» What to work on
Return the full material exactly.

» Provided data
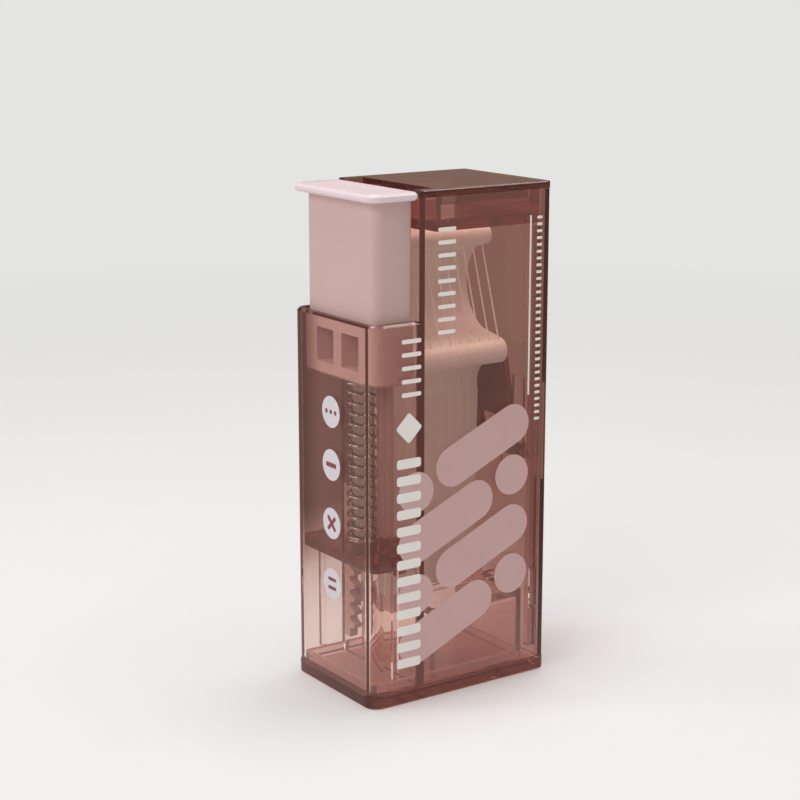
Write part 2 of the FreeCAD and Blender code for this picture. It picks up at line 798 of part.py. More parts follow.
def wire_section(start, way, radius):
    """Closed section of a wire, square to a unit direction, its round drawn with a few flats."""
    aside = Vector(0, 0, 1) if abs(way.z) < 0.5 else Vector(0, 1, 0)
    side = way.cross(aside)
    side = side * (1 / side.Length)
    other = way.cross(side)
    corners = []
    for index in range(wire_sides):
        angle = 2 * math.pi * index / wire_sides
        corners.append(start + (side * math.cos(angle) + other * math.sin(angle)) * radius)
    return Part.makePolygon(corners + [corners[0]])


def tube(edges, start, way, radius):
    """Wire swept along joined edges."""
    return Part.Wire(edges).makePipeShell([wire_section(start, way, radius)], True, False)


def make_return_spring():
    """Compression spring on the rod, between the shelf and the button."""
    low = spring_bottom + spring_wire / 2
    pitch = (spring_room - spring_wire) / spring_turns
    coil = Coil(Vector(rod_x, rod_y, low), Vector(0, 0, 1), Vector(0, -1, 0), spring_radius, pitch)
    edges = coil.arcs(2 * math.pi * spring_turns)
    report_least_gap("return_spring", edges, 2 * math.pi * spring_radius, spring_wire)
    return tube(edges, coil.point(0), coil.way(0), spring_wire / 2)


# Refill door with its sprung flap

def make_refill_door():
    """End wall of the case: panel, hinge barrel with pins, rim, latch and the flap's lugs."""
    low = base_thickness + seat_gap
    high = lid_bottom - seat_gap
    panel = box(door_inner, shell_front, low, shell_right, hinge_y, high)
    outer_front = [edge for edge in panel.Edges
                   if is_upright(edge, shell_right) and edge.BoundBox.YMax < shell_front + wall]
    panel = panel.makeFillet(rim_round, outer_front)
    barrel = rod(barrel_radius, Vector(hinge_x, hinge_y, low), Vector(hinge_x, hinge_y, high))
    pins = rod(pin_radius, Vector(hinge_x, hinge_y, base_thickness - pin_length + pin_end_gap),
               Vector(hinge_x, hinge_y, lid_bottom + pin_length_top - pin_end_gap))
    rim_y = inner_front + guide_gap
    rim_low = base_thickness + plug_height + rim_base_gap
    rim_high = ceiling_bottom - rim_base_gap
    rim = box(door_inner - rim_depth, rim_y, rim_low, door_inner + wall / 2, rim_y + rim_thickness, rim_high)
    latch = box(door_inner - rim_depth, inner_front - latch_reach, latch_bottom,
                door_inner + wall / 2, rim_y + wall / 2, latch_bottom + latch_height)
    door = panel.fuse(barrel).fuse(pins).fuse(rim).fuse(latch)
    for low_y in flap_lug_places():
        door = door.fuse(make_flap_lug(low_y))
    grip_y = shell_front + grip_from_edge
    for index in range(grip_count):
        groove_y = grip_y + index * 2 * grip_width
        door = door.cut(box(shell_right - grip_depth, groove_y, case_height / 2 - grip_height / 2,
                            right + overrun, groove_y + grip_width, case_height / 2 + grip_height / 2))
    hole = rod(flap_pin_radius, flap_pivot(inner_front), flap_pivot(inner_back))
    return door.cut(hole).removeSplitter()


def flap_pivot(at_y):
    """A point on the flap's pivot line."""
    return Vector(door_inner - flap_pivot_inset, at_y, flap_pivot_height)


def flap_lug_places():
    """Where the two lugs begin along Y."""
    return [inner_front + flap_lug_margin, inner_back - flap_lug_margin - flap_lug_width]


def make_flap_lug(low_y):
    """Lug on the inside of the door that holds one end of the flap's pin."""
    high_y = low_y + flap_lug_width
    eye = rod(flap_lug_radius, flap_pivot(low_y), flap_pivot(high_y))
    foot = box(door_inner - flap_pivot_inset, low_y, flap_pivot_height - flap_lug_radius,
               door_inner + wall / 2, high_y, flap_pivot_height + flap_lug_radius)
    return eye.fuse(foot)


def make_flap_pin():
    """Steel pin pressed into the two lugs."""
    low_y, high_y = flap_lug_places()
    return rod(flap_pin_radius, flap_pivot(low_y), flap_pivot(high_y + flap_lug_width))


def flap_reach():
    """The Y range of the flap between the lugs."""
    low_y, high_y = flap_lug_places()
    return low_y + flap_lug_width + guide_gap, high_y - guide_gap


def flap_side(offset, height):
    """A point on a line parallel to the flap's middle plane, in the XZ plane."""
    pivot = flap_pivot(0)
    tip = Vector(pad_face() + flap_pad_thickness + flap_plate / 2, 0, flap_tip_height)
    way = along_line(pivot, tip)
    across = Vector(-way.z, 0, way.x)
    base = pivot + across * offset
    return base + way * ((height - base.z) / way.z)


def pad_face():
    """Face of the flap's pad that stands before the last pick."""
    return pick_last + pick_thickness / 2 + flap_pad_gap


def make_flap():
    """Hinged plate that leans towards the picks, with a bored barrel and the spring's window."""
    low_y, high_y = flap_reach()
    half = flap_plate / 2
    plate = prism([flap_side(half, flap_pivot_height), flap_side(half, flap_tip_height),
                   flap_side(-half, flap_tip_height), flap_side(-half, flap_pivot_height)],
                  Vector(0, high_y - low_y, 0))
    plate.translate(Vector(0, low_y, 0))
    barrel = rod(flap_barrel_radius, flap_pivot(low_y), flap_pivot(high_y))
    bore = rod(flap_pin_radius + running_clearance, flap_pivot(low_y - overrun), flap_pivot(high_y + overrun))
    middle = (low_y + high_y) / 2
    window = box(left, middle - flap_window / 2, flap_pivot_height - flap_lug_radius,
                 right, middle + flap_window / 2, flap_pivot_height + flap_window_height)
    return plate.fuse(barrel).cut(window).cut(bore).removeSplitter()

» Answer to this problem
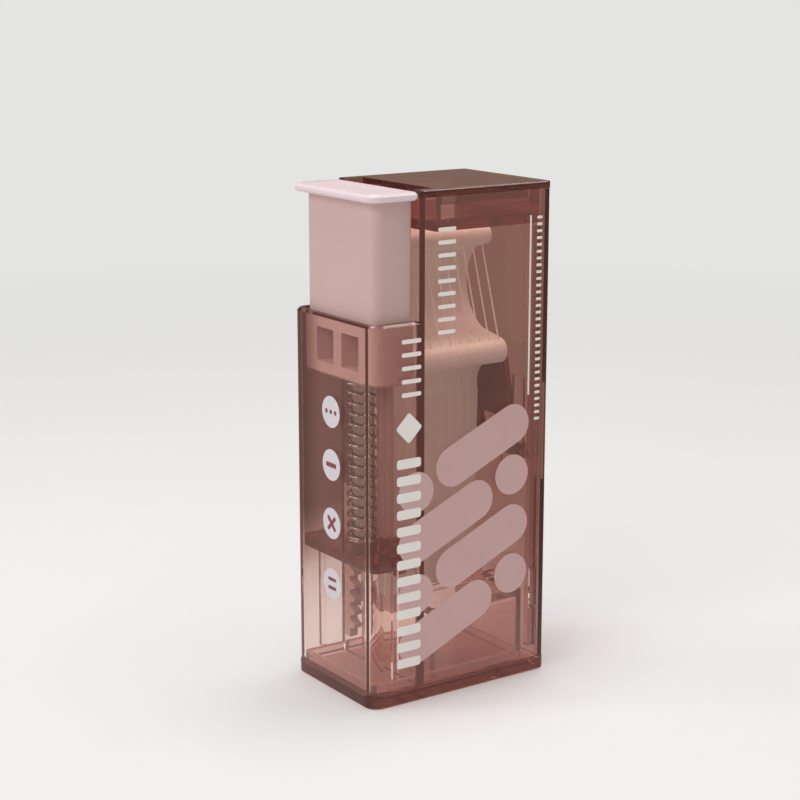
Write part 2 of the FreeCAD and Blender code for this picture. It picks up at line 798 of part.py. More parts follow.
def wire_section(start, way, radius):
    """Closed section of a wire, square to a unit direction, its round drawn with a few flats."""
    aside = Vector(0, 0, 1) if abs(way.z) < 0.5 else Vector(0, 1, 0)
    side = way.cross(aside)
    side = side * (1 / side.Length)
    other = way.cross(side)
    corners = []
    for index in range(wire_sides):
        angle = 2 * math.pi * index / wire_sides
        corners.append(start + (side * math.cos(angle) + other * math.sin(angle)) * radius)
    return Part.makePolygon(corners + [corners[0]])


def tube(edges, start, way, radius):
    """Wire swept along joined edges."""
    return Part.Wire(edges).makePipeShell([wire_section(start, way, radius)], True, False)


def make_return_spring():
    """Compression spring on the rod, between the shelf and the button."""
    low = spring_bottom + spring_wire / 2
    pitch = (spring_room - spring_wire) / spring_turns
    coil = Coil(Vector(rod_x, rod_y, low), Vector(0, 0, 1), Vector(0, -1, 0), spring_radius, pitch)
    edges = coil.arcs(2 * math.pi * spring_turns)
    report_least_gap("return_spring", edges, 2 * math.pi * spring_radius, spring_wire)
    return tube(edges, coil.point(0), coil.way(0), spring_wire / 2)


# Refill door with its sprung flap

def make_refill_door():
    """End wall of the case: panel, hinge barrel with pins, rim, latch and the flap's lugs."""
    low = base_thickness + seat_gap
    high = lid_bottom - seat_gap
    panel = box(door_inner, shell_front, low, shell_right, hinge_y, high)
    outer_front = [edge for edge in panel.Edges
                   if is_upright(edge, shell_right) and edge.BoundBox.YMax < shell_front + wall]
    panel = panel.makeFillet(rim_round, outer_front)
    barrel = rod(barrel_radius, Vector(hinge_x, hinge_y, low), Vector(hinge_x, hinge_y, high))
    pins = rod(pin_radius, Vector(hinge_x, hinge_y, base_thickness - pin_length + pin_end_gap),
               Vector(hinge_x, hinge_y, lid_bottom + pin_length_top - pin_end_gap))
    rim_y = inner_front + guide_gap
    rim_low = base_thickness + plug_height + rim_base_gap
    rim_high = ceiling_bottom - rim_base_gap
    rim = box(door_inner - rim_depth, rim_y, rim_low, door_inner + wall / 2, rim_y + rim_thickness, rim_high)
    latch = box(door_inner - rim_depth, inner_front - latch_reach, latch_bottom,
                door_inner + wall / 2, rim_y + wall / 2, latch_bottom + latch_height)
    door = panel.fuse(barrel).fuse(pins).fuse(rim).fuse(latch)
    for low_y in flap_lug_places():
        door = door.fuse(make_flap_lug(low_y))
    grip_y = shell_front + grip_from_edge
    for index in range(grip_count):
        groove_y = grip_y + index * 2 * grip_width
        door = door.cut(box(shell_right - grip_depth, groove_y, case_height / 2 - grip_height / 2,
                            right + overrun, groove_y + grip_width, case_height / 2 + grip_height / 2))
    hole = rod(flap_pin_radius, flap_pivot(inner_front), flap_pivot(inner_back))
    return door.cut(hole).removeSplitter()


def flap_pivot(at_y):
    """A point on the flap's pivot line."""
    return Vector(door_inner - flap_pivot_inset, at_y, flap_pivot_height)


def flap_lug_places():
    """Where the two lugs begin along Y."""
    return [inner_front + flap_lug_margin, inner_back - flap_lug_margin - flap_lug_width]


def make_flap_lug(low_y):
    """Lug on the inside of the door that holds one end of the flap's pin."""
    high_y = low_y + flap_lug_width
    eye = rod(flap_lug_radius, flap_pivot(low_y), flap_pivot(high_y))
    foot = box(door_inner - flap_pivot_inset, low_y, flap_pivot_height - flap_lug_radius,
               door_inner + wall / 2, high_y, flap_pivot_height + flap_lug_radius)
    return eye.fuse(foot)


def make_flap_pin():
    """Steel pin pressed into the two lugs."""
    low_y, high_y = flap_lug_places()
    return rod(flap_pin_radius, flap_pivot(low_y), flap_pivot(high_y + flap_lug_width))


def flap_reach():
    """The Y range of the flap between the lugs."""
    low_y, high_y = flap_lug_places()
    return low_y + flap_lug_width + guide_gap, high_y - guide_gap


def flap_side(offset, height):
    """A point on a line parallel to the flap's middle plane, in the XZ plane."""
    pivot = flap_pivot(0)
    tip = Vector(pad_face() + flap_pad_thickness + flap_plate / 2, 0, flap_tip_height)
    way = along_line(pivot, tip)
    across = Vector(-way.z, 0, way.x)
    base = pivot + across * offset
    return base + way * ((height - base.z) / way.z)


def pad_face():
    """Face of the flap's pad that stands before the last pick."""
    return pick_last + pick_thickness / 2 + flap_pad_gap


def make_flap():
    """Hinged plate that leans towards the picks, with a bored barrel and the spring's window."""
    low_y, high_y = flap_reach()
    half = flap_plate / 2
    plate = prism([flap_side(half, flap_pivot_height), flap_side(half, flap_tip_height),
                   flap_side(-half, flap_tip_height), flap_side(-half, flap_pivot_height)],
                  Vector(0, high_y - low_y, 0))
    plate.translate(Vector(0, low_y, 0))
    barrel = rod(flap_barrel_radius, flap_pivot(low_y), flap_pivot(high_y))
    bore = rod(flap_pin_radius + running_clearance, flap_pivot(low_y - overrun), flap_pivot(high_y + overrun))
    middle = (low_y + high_y) / 2
    window = box(left, middle - flap_window / 2, flap_pivot_height - flap_lug_radius,
                 right, middle + flap_window / 2, flap_pivot_height + flap_window_height)
    return plate.fuse(barrel).cut(window).cut(bore).removeSplitter()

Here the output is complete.